EXERCISE DETAILS: Stop after the line that contains "whole shell as"; until then, restate each line of the entries word for word from the very first.

--- START RECORDS FOR THE TASK ---

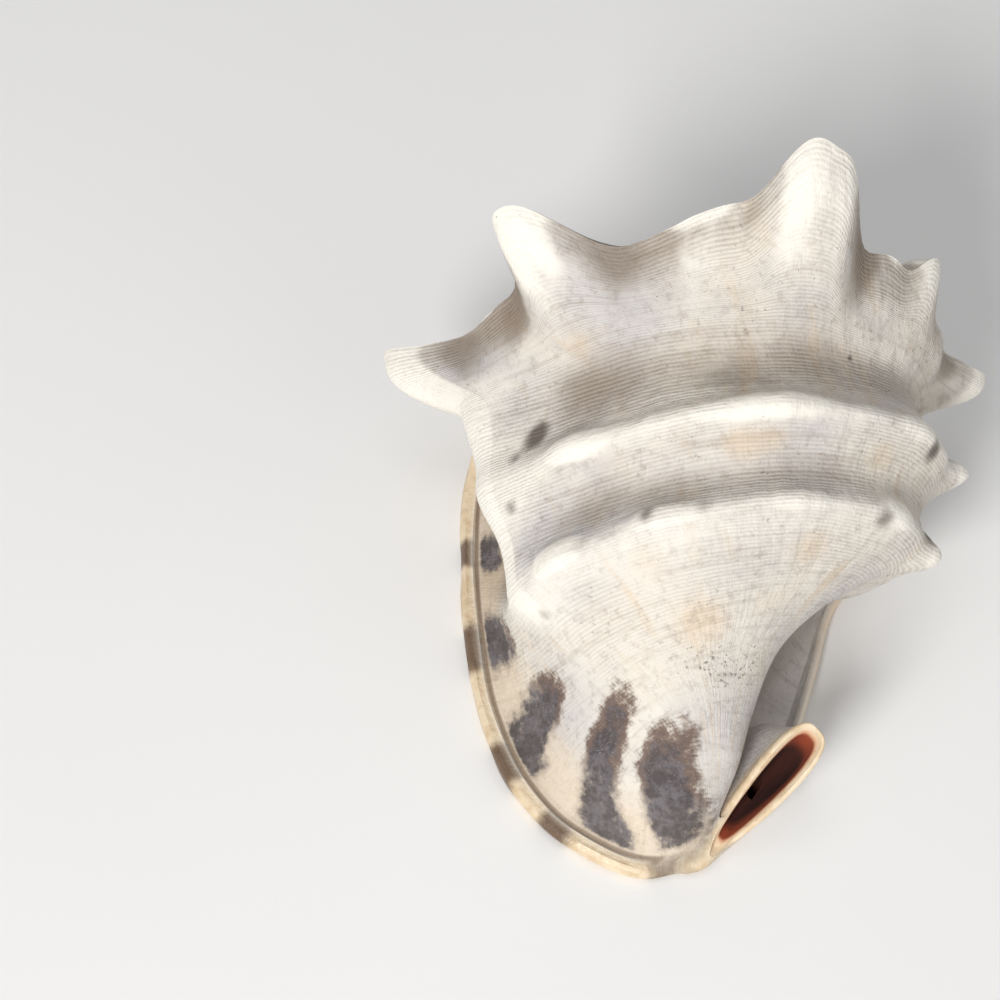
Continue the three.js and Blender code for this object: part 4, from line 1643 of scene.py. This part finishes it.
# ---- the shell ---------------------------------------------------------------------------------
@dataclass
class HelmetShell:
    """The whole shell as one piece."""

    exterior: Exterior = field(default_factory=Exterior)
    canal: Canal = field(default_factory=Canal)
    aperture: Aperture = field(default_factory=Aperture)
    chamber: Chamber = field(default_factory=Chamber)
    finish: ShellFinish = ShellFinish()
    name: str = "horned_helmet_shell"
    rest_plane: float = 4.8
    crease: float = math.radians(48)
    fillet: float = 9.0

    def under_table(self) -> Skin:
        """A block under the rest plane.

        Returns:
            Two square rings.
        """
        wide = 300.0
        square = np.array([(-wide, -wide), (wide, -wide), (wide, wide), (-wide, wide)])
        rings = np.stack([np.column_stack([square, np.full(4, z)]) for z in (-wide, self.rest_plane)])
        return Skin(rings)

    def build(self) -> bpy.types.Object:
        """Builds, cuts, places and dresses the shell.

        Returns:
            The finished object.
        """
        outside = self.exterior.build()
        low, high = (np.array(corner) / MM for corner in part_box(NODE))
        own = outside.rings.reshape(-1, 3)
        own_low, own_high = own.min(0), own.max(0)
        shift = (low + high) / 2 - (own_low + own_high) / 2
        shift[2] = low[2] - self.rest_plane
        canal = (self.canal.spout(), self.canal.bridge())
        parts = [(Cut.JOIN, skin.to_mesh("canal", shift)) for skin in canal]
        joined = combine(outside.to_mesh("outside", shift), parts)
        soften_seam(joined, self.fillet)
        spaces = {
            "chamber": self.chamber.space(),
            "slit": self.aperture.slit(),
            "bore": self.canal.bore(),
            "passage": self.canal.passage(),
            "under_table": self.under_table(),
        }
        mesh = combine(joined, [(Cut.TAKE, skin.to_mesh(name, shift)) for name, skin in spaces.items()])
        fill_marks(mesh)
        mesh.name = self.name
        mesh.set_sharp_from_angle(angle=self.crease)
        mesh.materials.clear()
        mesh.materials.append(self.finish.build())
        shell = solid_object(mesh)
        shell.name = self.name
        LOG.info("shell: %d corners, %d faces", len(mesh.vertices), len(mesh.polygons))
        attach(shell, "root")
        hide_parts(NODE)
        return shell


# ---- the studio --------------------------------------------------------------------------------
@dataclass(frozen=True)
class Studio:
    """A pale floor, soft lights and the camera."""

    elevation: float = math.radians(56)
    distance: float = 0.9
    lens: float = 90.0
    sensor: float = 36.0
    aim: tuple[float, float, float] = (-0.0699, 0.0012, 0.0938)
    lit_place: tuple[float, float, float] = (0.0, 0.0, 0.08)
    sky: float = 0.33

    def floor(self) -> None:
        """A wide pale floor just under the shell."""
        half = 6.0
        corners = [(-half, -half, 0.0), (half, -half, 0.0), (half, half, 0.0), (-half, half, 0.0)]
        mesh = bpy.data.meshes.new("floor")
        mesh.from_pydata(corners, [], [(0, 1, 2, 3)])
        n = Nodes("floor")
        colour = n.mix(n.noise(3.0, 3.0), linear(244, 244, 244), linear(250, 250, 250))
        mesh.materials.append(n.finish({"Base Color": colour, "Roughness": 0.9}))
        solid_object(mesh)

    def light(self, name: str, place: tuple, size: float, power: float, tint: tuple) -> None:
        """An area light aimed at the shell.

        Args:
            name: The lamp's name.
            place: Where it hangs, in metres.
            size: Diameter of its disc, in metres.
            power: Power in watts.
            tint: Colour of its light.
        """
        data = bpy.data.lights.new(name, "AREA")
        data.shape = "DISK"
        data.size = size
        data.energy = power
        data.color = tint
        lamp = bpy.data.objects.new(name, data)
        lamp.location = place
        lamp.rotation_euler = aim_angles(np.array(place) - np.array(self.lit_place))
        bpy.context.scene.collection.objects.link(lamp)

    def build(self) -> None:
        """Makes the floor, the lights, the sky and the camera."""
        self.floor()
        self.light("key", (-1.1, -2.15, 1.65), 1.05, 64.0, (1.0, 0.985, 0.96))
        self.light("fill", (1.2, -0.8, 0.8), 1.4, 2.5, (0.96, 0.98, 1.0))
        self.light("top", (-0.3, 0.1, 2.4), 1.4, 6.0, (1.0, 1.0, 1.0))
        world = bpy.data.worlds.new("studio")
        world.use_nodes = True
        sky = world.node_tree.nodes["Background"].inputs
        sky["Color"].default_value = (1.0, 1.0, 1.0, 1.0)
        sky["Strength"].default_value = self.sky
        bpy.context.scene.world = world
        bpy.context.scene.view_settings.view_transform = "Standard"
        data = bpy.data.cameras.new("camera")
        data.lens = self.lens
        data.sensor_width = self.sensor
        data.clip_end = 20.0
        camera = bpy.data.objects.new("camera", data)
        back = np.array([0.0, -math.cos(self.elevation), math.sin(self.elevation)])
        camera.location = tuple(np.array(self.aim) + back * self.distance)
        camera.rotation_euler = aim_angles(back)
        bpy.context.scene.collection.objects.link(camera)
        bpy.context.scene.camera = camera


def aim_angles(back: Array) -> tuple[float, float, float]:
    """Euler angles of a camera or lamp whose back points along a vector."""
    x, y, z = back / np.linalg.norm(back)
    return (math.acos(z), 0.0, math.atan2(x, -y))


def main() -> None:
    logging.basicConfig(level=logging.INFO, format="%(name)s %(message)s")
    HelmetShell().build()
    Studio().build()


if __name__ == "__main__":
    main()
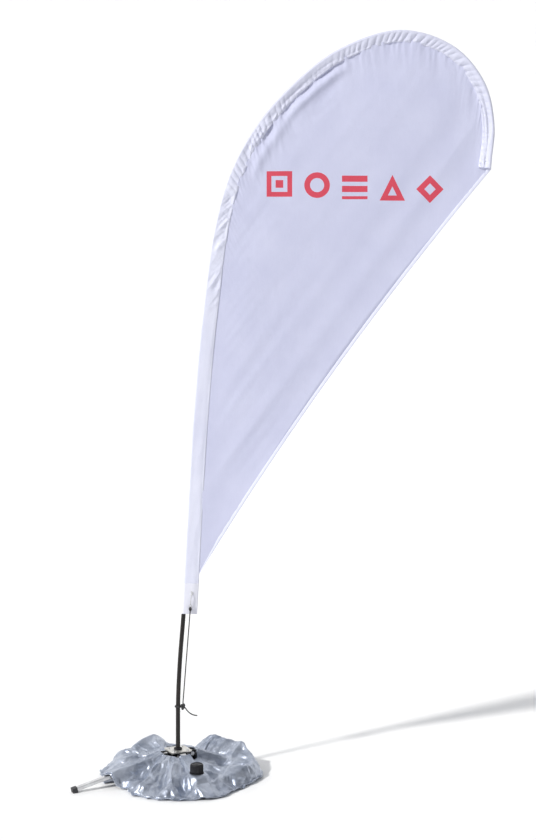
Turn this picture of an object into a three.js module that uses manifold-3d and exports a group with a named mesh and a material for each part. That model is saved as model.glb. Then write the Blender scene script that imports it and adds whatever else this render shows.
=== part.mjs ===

--- END RECORDS FOR THE TASK ---

EXERCISE SOLUTION:
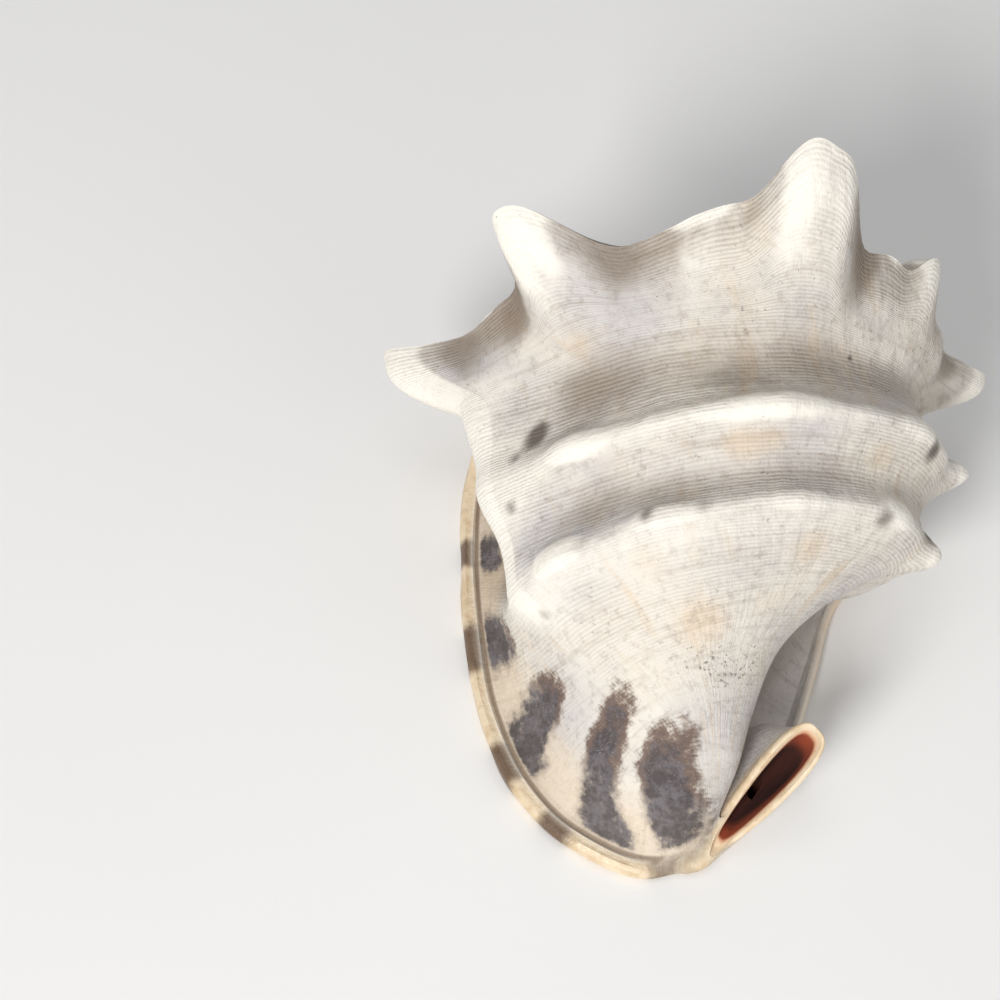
Continue the three.js and Blender code for this object: part 4, from line 1643 of scene.py. This part finishes it.
# ---- the shell ---------------------------------------------------------------------------------
@dataclass
class HelmetShell:
    """The whole shell as one piece."""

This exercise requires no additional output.